The group gathered, and made their preparations, in the open area of the late William C. Beller's homestead at Milum Spring (also called Caravan Spring) near Beller's store called "Beller's Stand". In 1857, the name of the spring near the Beller homestead, if it had one, remains unknown. Sometime after the Mountain Meadows Massacre, it became known as "Caravan Spring", to honor the wagons that had gathered there. The modern name of the spring is "Milum Spring", and is located in present day Boone County, Arkansas, on Hwy 7 South, south of the town of Harrison. At the time "The Baker Train" gathered there in 1857, the area was located in Crooked Creek Township, in Carroll County, Arkansas.

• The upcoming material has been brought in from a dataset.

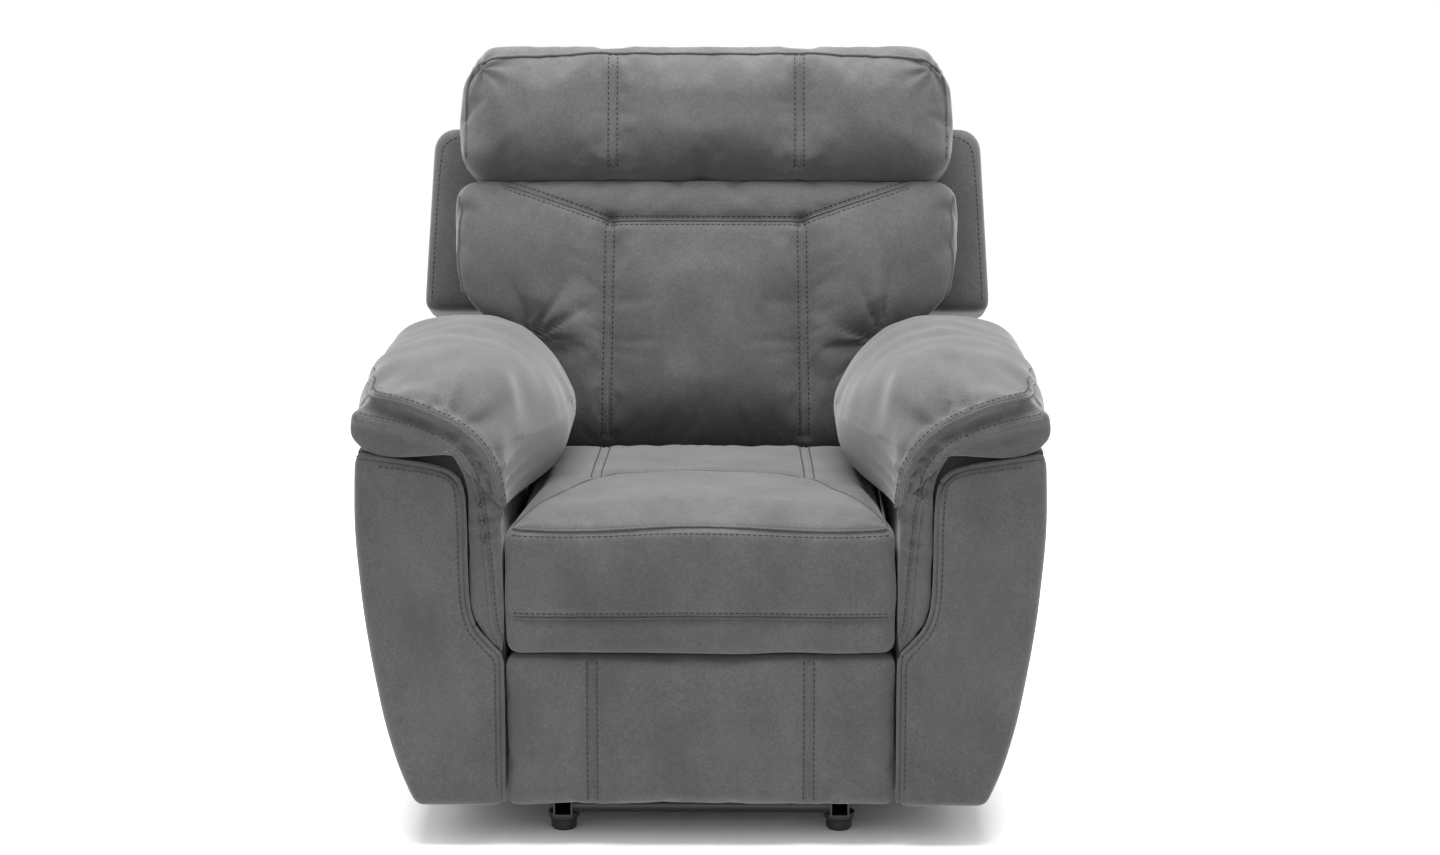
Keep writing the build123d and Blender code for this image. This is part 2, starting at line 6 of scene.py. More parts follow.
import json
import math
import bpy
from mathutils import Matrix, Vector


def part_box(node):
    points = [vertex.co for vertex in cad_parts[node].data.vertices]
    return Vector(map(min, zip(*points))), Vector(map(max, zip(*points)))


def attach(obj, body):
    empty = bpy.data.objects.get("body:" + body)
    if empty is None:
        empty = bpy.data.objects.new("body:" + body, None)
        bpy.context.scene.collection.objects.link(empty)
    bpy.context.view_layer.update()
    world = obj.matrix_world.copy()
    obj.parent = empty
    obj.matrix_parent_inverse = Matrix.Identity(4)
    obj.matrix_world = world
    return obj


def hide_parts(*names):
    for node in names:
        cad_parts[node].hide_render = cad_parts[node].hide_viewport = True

THE BAKER TRAIN  - 3 (known) ox wagons, and more than 260 head of cattle

John Twitty Baker
George Washington Baker
Minerva Ann (Beller) Baker
Mary Lovina Baker
Martha Elizabeth Baker (Survivor)
Sarah Frances Baker (Survivor)
William Twitty Baker (Survivor)

Abel Baker
Allen P. Deshazo
Robert Fancher
Silas Edwards
Milum Lafayette Rush
Allen P. Deshazo

*Wesley Middleton, a hired hand with the Baker Train, he died en route of Mountain Fever. He was not a victim of the Mountain Meadows Massacre.
Possibly 2 other unknown drovers or hired-hands (
John Twitty Baker had 5 hired hands, and George Washington Baker had 2 hired hands, according to depositions. The size of the herd would normally require 4 to 5 drovers.)